His projects, which he says are always a collaborative effort, range from notable local projects such as Safeco Field, Century Link Field, Benaroya Hall and the Seattle Central Public Library to national and international projects like the Hawaii Convention Center in Honolulu, the San Francisco 49ers Stadium and the Panama Museum of Biodiversity. He also donated engineering for a Guinness World Record for the largest origami paper crane, with a wingspan of 200 feet, that was created for the Wings for Peace Project and suspended in the Kingdome in March, 2000.
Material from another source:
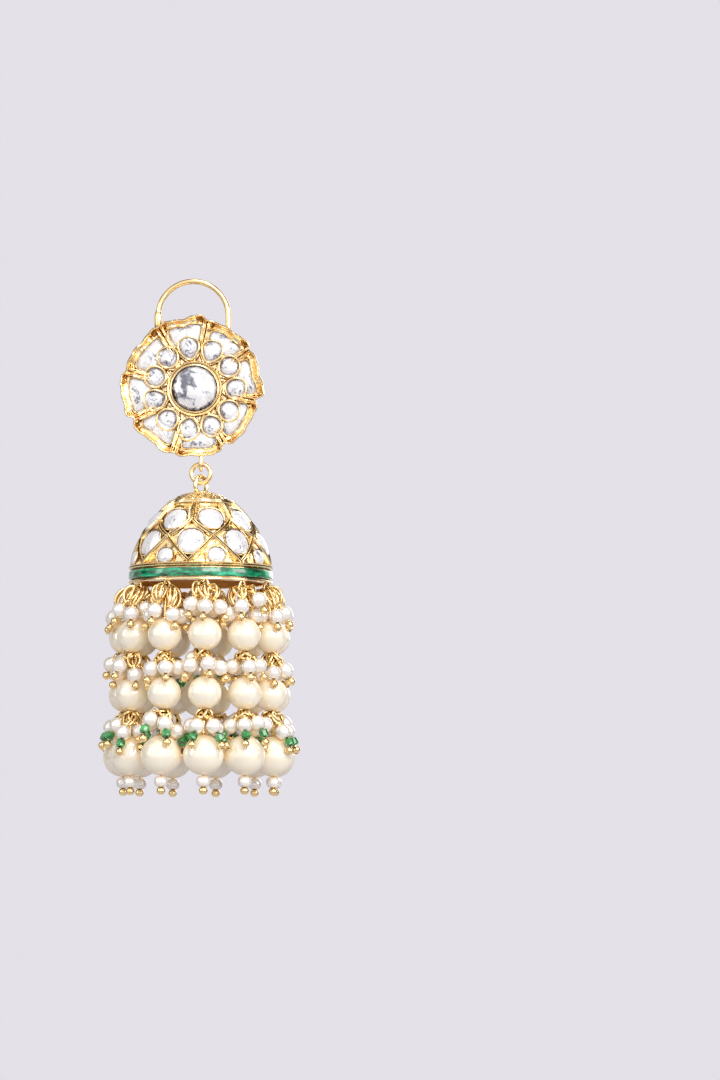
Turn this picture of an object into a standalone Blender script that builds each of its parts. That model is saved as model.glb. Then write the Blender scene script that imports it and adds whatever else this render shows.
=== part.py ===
# Jhumka earring: an ear wire, a flower stud, a jump ring and a bell hung with strings of pearls.
# Metres, +Z up, the front towards -Y. The origin is the underside of the ear wire's arc,
# where an ear lobe carries it.

import math

import bmesh
import bpy
from mathutils import Vector

mm = 0.001

# Clear space between separate pieces
piece_gap = 0.3 * mm

# Ear wire
ear_wire_diameter = 1.05 * mm
ear_wire_width = 14.6 * mm
lobe_space = 6.6 * mm
catch_tube_diameter = 1.4 * mm
catch_tube_rise = 0.7 * mm
catch_tube_length = 4.2 * mm
keeper_wall = 0.45 * mm
keeper_length = 5.0 * mm
keeper_height_share = 0.72

# Flower stud
flower_radius = 14.1 * mm
flower_shift = 0.44 * mm
back_plate_thickness = 0.9 * mm
petal_rim_height = 2.6 * mm
petal_rim_wall = 0.5 * mm
centre_stone_diameter = 8.4 * mm
centre_stone_height = 2.9 * mm
bezel_wall = 0.6 * mm
bezel_height = 2.1 * mm
small_bezel_circle = 7.9 * mm
small_bezel_diameter = 4.1 * mm
small_bezel_height = 1.5 * mm
small_bezel_count = 11
small_bezel_start_deg = 98.1

# Loops and jump ring between the flower and the bell
link_wire_diameter = 0.75 * mm
jump_ring_wire_diameter = 0.85 * mm
jump_ring_opening = 2.9 * mm
bell_loop_opening = 2.5 * mm
flower_loop_drop = 1.2 * mm
drop_shift = 1.65 * mm

# Pearls, in the order that they hang
upper_pearl_diameter = 6.4 * mm
middle_pearl_diameter = 6.4 * mm
lower_pearl_diameter = 7.7 * mm
pearl_spacing_gap = 0.6 * mm
strand_count = 11
first_strand_deg = 6.0

# Bell
bell_height = 15.0 * mm
bell_wall = 0.8 * mm
hollow_wall_share = 1.3
bell_step = 0.34 * mm
band_inset = 0.93 * mm
band_height = 1.6 * mm
band_thickness = 0.6 * mm
lip_height = 0.45 * mm

# Strings below the bell
strand_wire_diameter = 0.5 * mm
rim_loop_wire_diameter = 0.55 * mm
rim_loop_drop = 2.0 * mm
rim_loop_shift = 0.2 * mm
neck_share = 1.2
bunch_height = 4.3 * mm
bunch_cup_rise = 0.5 * mm
side_lobe_deg = 108
ball_reach_share = 0.8
strand_link = 0.35 * mm
upper_flare = 0.35 * mm
gold_ball_diameter = 1.4 * mm
end_bead_diameter = 2.5 * mm
end_bead_height = 1.5 * mm
sway_room = 0.7 * mm

# Centre string inside the bell
centre_upper_pearl_diameter = 6.0 * mm
centre_lower_pearl_diameter = 7.6 * mm
centre_wire_length = 14.2 * mm
centre_link_length = 11.4 * mm

# Faces round each kind of shape
arc_steps = 18
ear_wire_sides = 8
petal_steps = 7
keeper_sides = 12
stone_sides = 16
bell_sides = 33
jump_ring_steps = 16
bell_loop_steps = 12
loop_steps = 10
hook_steps = 8
wire_sides = 6
thin_wire_sides = 4
string_sides = 10
pearl_sides = 10
pearl_rows = 5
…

"Having worked on projects around the world, I am amazed at how many really good contractors there are in our community," he said. "They truly collaborate with designers in leading the nation's construction industry to new levels of accomplishment."
He was the founder and 14-year President of the Architecture, Construction, Engineering (ACE) Mentor Program of Washington, which has reached more than 1,700 high school students and awarded more than $477,000 in college scholarships. Additional community involvement has included service to the Downtown Seattle Association Board of Directors, Water 1st International, Boy Scouts, University of Washington College of Engineering, and the Seattle Rotary Club.
Lovell retired in 2003 as Vice President and Operations Manager of Turner Construction's northwest region following a 37-year career with the company. He has been a leader as well as educator in all aspects of construction management, both while active within Turner and currently in retirement.
His career in the industry involved a wide variety of projects and all phases of the design and building process. Lovell has been a manager and leader in all aspects of construction management and has been active with the Association of General Contractors and the UW Construction Industry Advisory Council. He has also been a member since its inception of the Project Review Committee under the Washington State Capital Projects Advisory Review Board (CPARB) and is an expert in the GC/CM delivery process. He is a member of the Dispute Review Board Foundation, an active project DRB team member and current Chairperson of the Sound Transit Citizens Oversight Panel. He is also a registered Professional Engineer and member of ASCE.
"I remember working very hard during my career because building things is very demanding," said Lovell. "There is a tremendous amount of work and coordination with people during the construction process but when it is finished, it allows you to see the results of your work."
In retirement, he continues with the AGC Education Foundation as a trainer and is a current member (since 1996) and past chair of UW Construction Industry Advisory Council. Residing in Edmonds, he is an active member and current chair of the city's Planning Board, serves on the Mayor's Advisory Group and is a member of the Edmonds City Waterfront Access Study Task Force. In addition he participates in the Camper Cabin Expansion Project at Camp Corey in Carnation.
"The average citizen looks at a project and knows that someone designed it and someone is building it," Lovell said. "What they don't understand is that building is a service industry - our people are our real product. The fact that I'm recognized with the honor of being inducted into the Construction Industry Hall of Fame is doubling gratifying as it is a reminder not only of my career accomplishments but also of the innumerable relationships I've developed over the years."